After Neoliberalism?   /   Spring 2025   /    Book Reviews

Fragments for the End of Life

Ars Moriendi for the Twenty-first Century

Justin Hawkins

“Triumph over Impatience” (detail) from Ars Moriendi (The Art of Dying), fifteenth century; Science History Images/Alamy Stock Photo.

It is easy for me to imagine what I did not see with my own eyes: that my grandmother, not known for her acquiescence in living, displayed no tranquility in dying; that though she was baptized and had received the Eucharist throughout her life, those lifelong graces apparently did not comfort her as death approached. When it became clear to all around her hospital bed that death was coming, that her insistent protestations she would soon return home were illusory and nonsensical, my father said, “Mom, this is the end. Can we spend these moments reaffirming our love for each other and looking forward to a happy reunion in the future?” She refused. She was going home, she said—not to some celestial city but to the suburbs of Philadelphia. There was no commending her spirit into the hands of God or anyone else. Stubborn in life, she was intransigent in death. Death was indifferent to her stubbornness, of course, and took her anyway.

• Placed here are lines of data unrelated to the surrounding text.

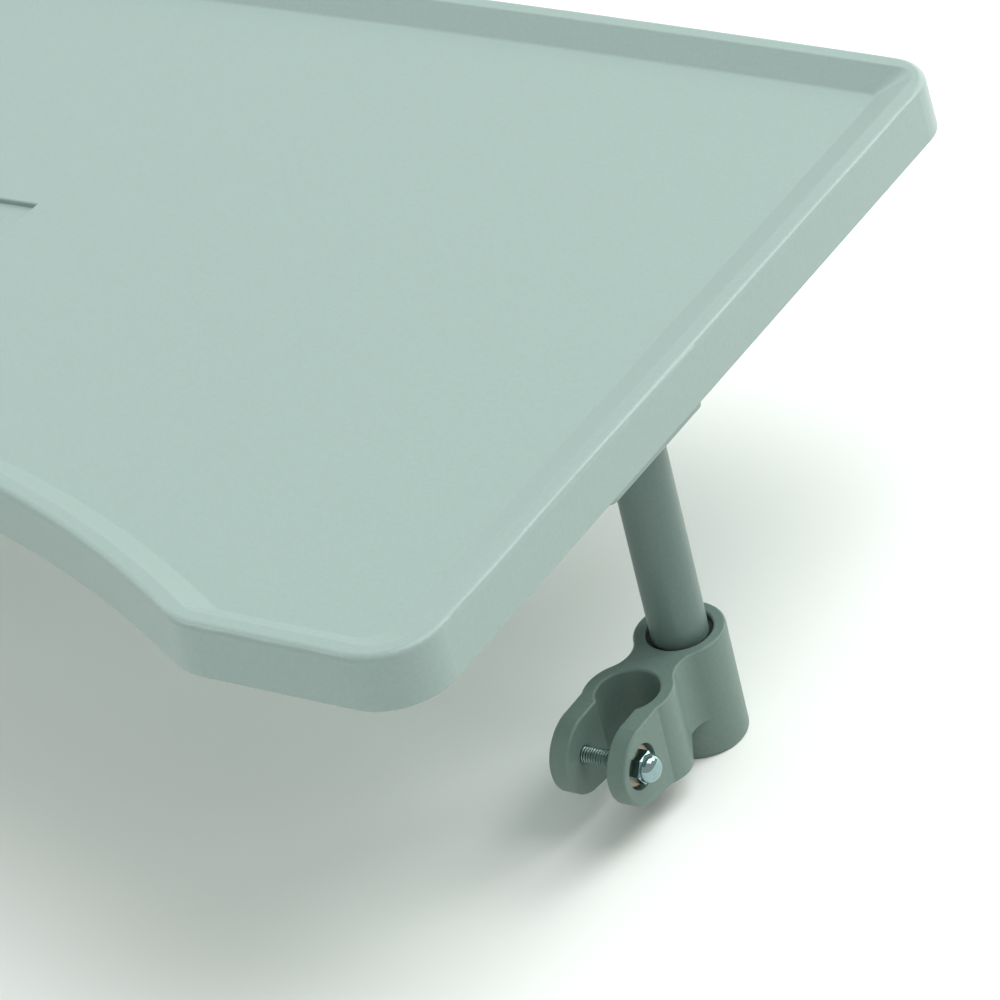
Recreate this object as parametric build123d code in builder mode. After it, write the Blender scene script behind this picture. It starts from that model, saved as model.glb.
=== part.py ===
"""Clamp-on moulded tray: a dished tray on two round posts, each ending in a bolted tube clamp.

Frame: +X to the user's right, +Y away from the user, +Z up, millimetres. The origin is the centre of
the bounding box at the level of the clamps' undersides.
"""

import os
from math import sqrt

from build123d import *

# Tray plan
tray_width = 670
tray_depth = 350             # near edge to far edge, at the sides
far_bow = 8                  # how far the far edge bulges at mid-width
bay_radius = 500             # concave bay for the user's body
bay_half_width = 248
skirt_radii = (20, 22.5, 28)  # far corners, near corners, shoulders of the bay
rim_radii = (9, 15, 8)
floor_radii = (3, 12, 4)

# Tray section
tray_top = 159.5
skirt = 20
draft = 0.8                  # how much wider the skirt is at its lower edge
dish_depth = 7
crest = 6.3                  # width of the rim's crest
outer_round = 2.4
inner_round = 1
floor_cove = 1.5
wall = 3
floor_side = 20              # from the tray's edge to the floor's edge
floor_far = 15.5
floor_near = 16.4
recess_width = 83
recess_length = 80
recess_back = 25
recess_depth = 2
recess_round = 0.8

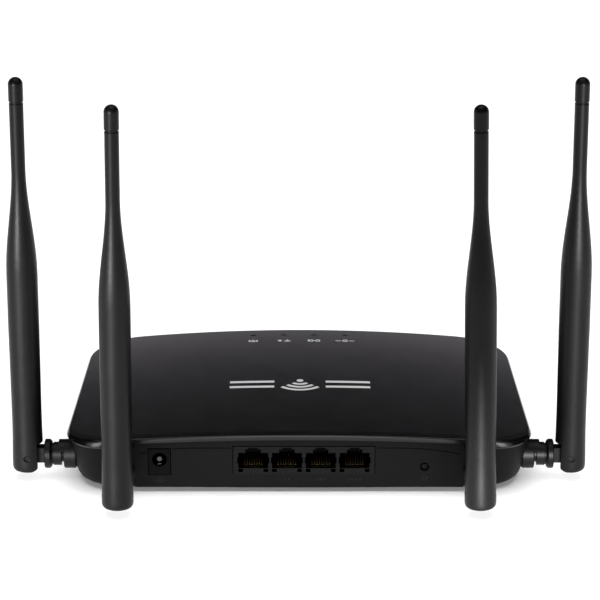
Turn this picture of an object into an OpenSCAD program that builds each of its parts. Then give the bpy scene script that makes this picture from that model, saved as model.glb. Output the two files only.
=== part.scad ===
// Wireless router with four folding antennas.
// Millimetres, +Z up. The status lights are at the front (-Y), the sockets at the rear (+Y).
// The origin is under the middle of the whole router, on the table.

/* [Case] */
// Width of the case at its rear corners
case_w = 194.6; // [186:0.2:205]
// Width of the case at its front corners
case_front_w = 183.6; // [178:0.2:200]
// Depth of the case
case_d = 122.9; // [115:0.1:130]
// How far the rear edge bows out in the middle
rear_bow = 2.1; // [0:0.1:4]
// How far the front edge bows out in the middle
front_bow = 3.5; // [0:0.1:6]
// Radius of the rear corners seen from above
rear_corner_r = 16; // [12:0.5:18]
// Radius of the front corners seen from above
front_corner_r = 23; // [16:0.5:26]
// Height of the lower tray, up to the part line
tray_h = 19.2; // [18.5:0.1:20]
// Height of the middle of the top plate over the tray's underside
case_h = 26.4; // [25.5:0.1:28]
// Radius of the top plate's sideways crown
crown_r = 1076; // [900:10:2000]
// Wall thickness of the mouldings
wall = 2; // [1.6:0.1:2.2]

/* [Rear panel] */
// Half width of the recess that holds the rear panel
recess_half = 68.4; // [66:0.1:69]
// Depth of the recess
recess_d = 6; // [4:0.1:7]
// Height of the recess at its middle
recess_h = 24.3; // [23.5:0.1:25]
// Radius of the arch over the recess
arch_r = 1160; // [900:10:2000]
// Middle of the network sockets, sideways
lan_x = -2; // [-4:0.1:2]
// Distance between network sockets
lan_pitch = 13.97; // [13.9:0.01:14.2]
// Middle of the power inlet, sideways
power_x = 57.7; // [54:0.1:60]
// Middle of the reset button, sideways
button_x = -51.9; // [-56:0.1:-46]
// Travel of the reset button
button_travel = 0.5; // [0.3:0.05:0.6]

/* [Antennas] */
// Height of the antenna sockets over the tray's underside
socket_z = 9.3; // [9:0.1:10]
// Sideways place of the rear antennas
rear_socket_x = 73.75; // [73:0.05:76]
// How far the side antennas sit in front of the rear edge
side_socket_back = 22; // [20:0.5:28]
// Distance from a socket's seat to its hinge pin
reach = 20; // [20:0.1:24]
// Length of an antenna
antenna_l = 170; // [150:1:200]
// Radius of an antenna's grip
grip_r = 6.4; // [6.2:0.05:6.5]
// Radius of an antenna's thin rod
rod_r = 2.9; // [2.6:0.02:3.2]
// How far the rear left antenna leans inward at rest, degrees
left_lean = 1.1; // [0:0.1:3]
// How far the rear right antenna leans inward at rest, degrees
right_lean = 0.35; // [0:0.05:3]

/* [Hidden] */

$fn = 64;
e = 0.01;
big = 400;

// the case
base_z = 1.5;
rear_seat_in = 3.6;
grip_max = 6.5;
total_d = case_d - rear_seat_in + reach + grip_max;
rear_y = total_d / 2 - grip_max - reach + rear_seat_in;
front_y = rear_y - case_d;
part_z = base_z + tray_h;
top_z = base_z + case_h;
panel_y = rear_y - recess_d;
plate_t = 1.3;
shoulder_z = part_z + 1.4;
ledge = 14;

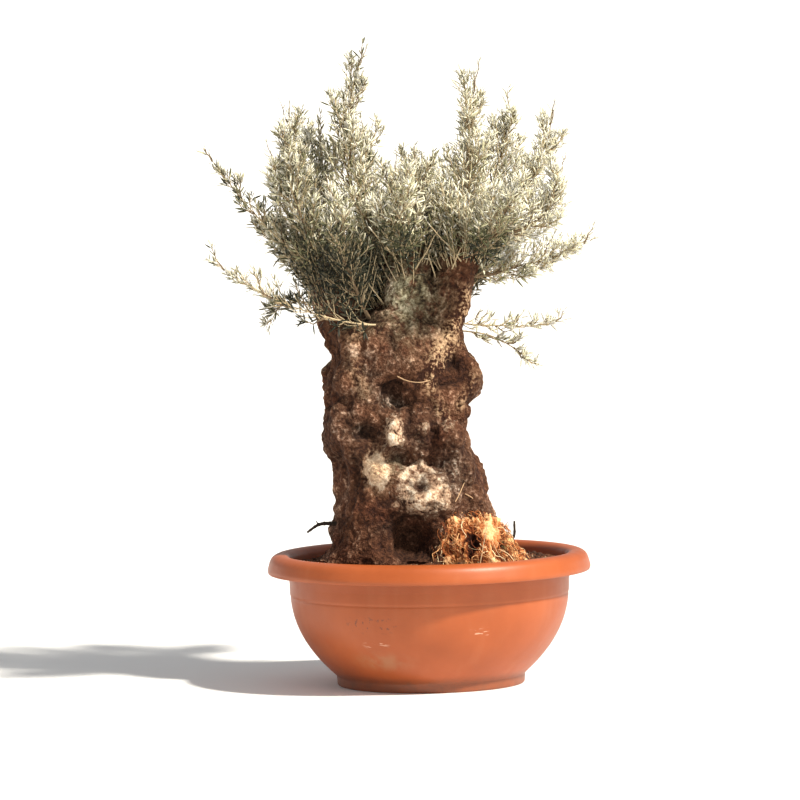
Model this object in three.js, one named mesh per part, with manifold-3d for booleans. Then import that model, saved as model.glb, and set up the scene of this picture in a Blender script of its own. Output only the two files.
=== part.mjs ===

There have always been many ways of dying badly. In the late eighteenth century, the devout English writer Samuel Johnson struggled furiously and profanely against his own demise, ordering his surgeon, beyond all hope and reason, to delve deeper with a scalpel to force more senseless bleeding. That was then. Surely things are better now? Not according to theologian and ethicist Travis Pickell, who argues in his new book that the vast array of modern end-of-life technologies have only ended up providing us with even more ways of shuffling off this mortal coil. What Pickell calls “burdened agency” is a particularly modern condition arising from a combination of two factors. First, because we are presented with more choices than ever before, we are obliged to choose more than ever before. Only a century ago, for example, an ailing person simply met death when it came. Now the ailing person must choose whether to undergo exceedingly invasive medical operations, or perhaps hasten death through physician-assisted suicide. Even if one were to reject both of these routes, that itself is a choice with consequences and moral meanings. Where once an elderly person dwindling slowly to death may have stood as an example of resolution and quiet dignity unto the last, now that person is stubbornly choosing to drain the healthcare coffers and drive up insurance premiums for the rest of us, when they could instead have disqualified themselves from life and saved society the burden.